There is little debate among those who spend their lives thinking about politics that the decisive difference between a liberal and a conservative boils down to their basic assumptions about human nature. If you were to draw a continuum ranging from conservative to liberal, you would have to place the assumptions that human nature is essentially "bad" on the conservative side and that human nature is essentially "good" on the liberal side (I'll define "bad" and "good" as best I can a little later, but I don't want this particular discussion to devolve into semantics). One can trace philosophically the positions taken by both conservative and liberal politicians to these fundamental assumptions about human nature.

While I personally don't believe that either camp has it all right, my beef with conservatives is the sheer hypocrisy contained in their fundamental assumption about human nature. Conservative Republicans spend tons of money espousing and promulgating images of themselves as good, moral, dependable people...precisely the types of people that they believe do not exist.
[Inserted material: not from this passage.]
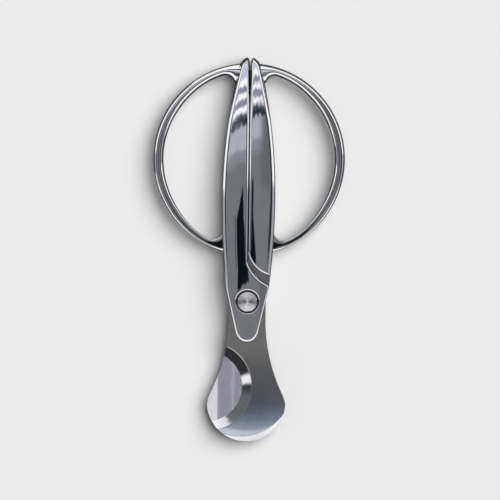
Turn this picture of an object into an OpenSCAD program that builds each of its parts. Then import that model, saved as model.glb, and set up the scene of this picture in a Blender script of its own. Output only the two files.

Therefore, if the conservatives have it right, then they spend their entire campaigns (or even lives) lying to the public (and often themselves) about their images. You'll never find a Republican candidate for any office that will tell you he thinks that all people are essentially "bad," themselves included. That would be political suicide. So I encourage you conservatives out there to look in the mirror and ask the question, "Am I essentially a bad person?" My guess is that none of you will say "yes," except for those of you who recognize the Calvinist doctrines and can add the caveat that you have been made "good" by some exogenous factor (at which point this conversation would turn to religion, which is another conversation for another day). But really, are you intrinsically, inescapably, NATURALLY, evil? I didn't think so.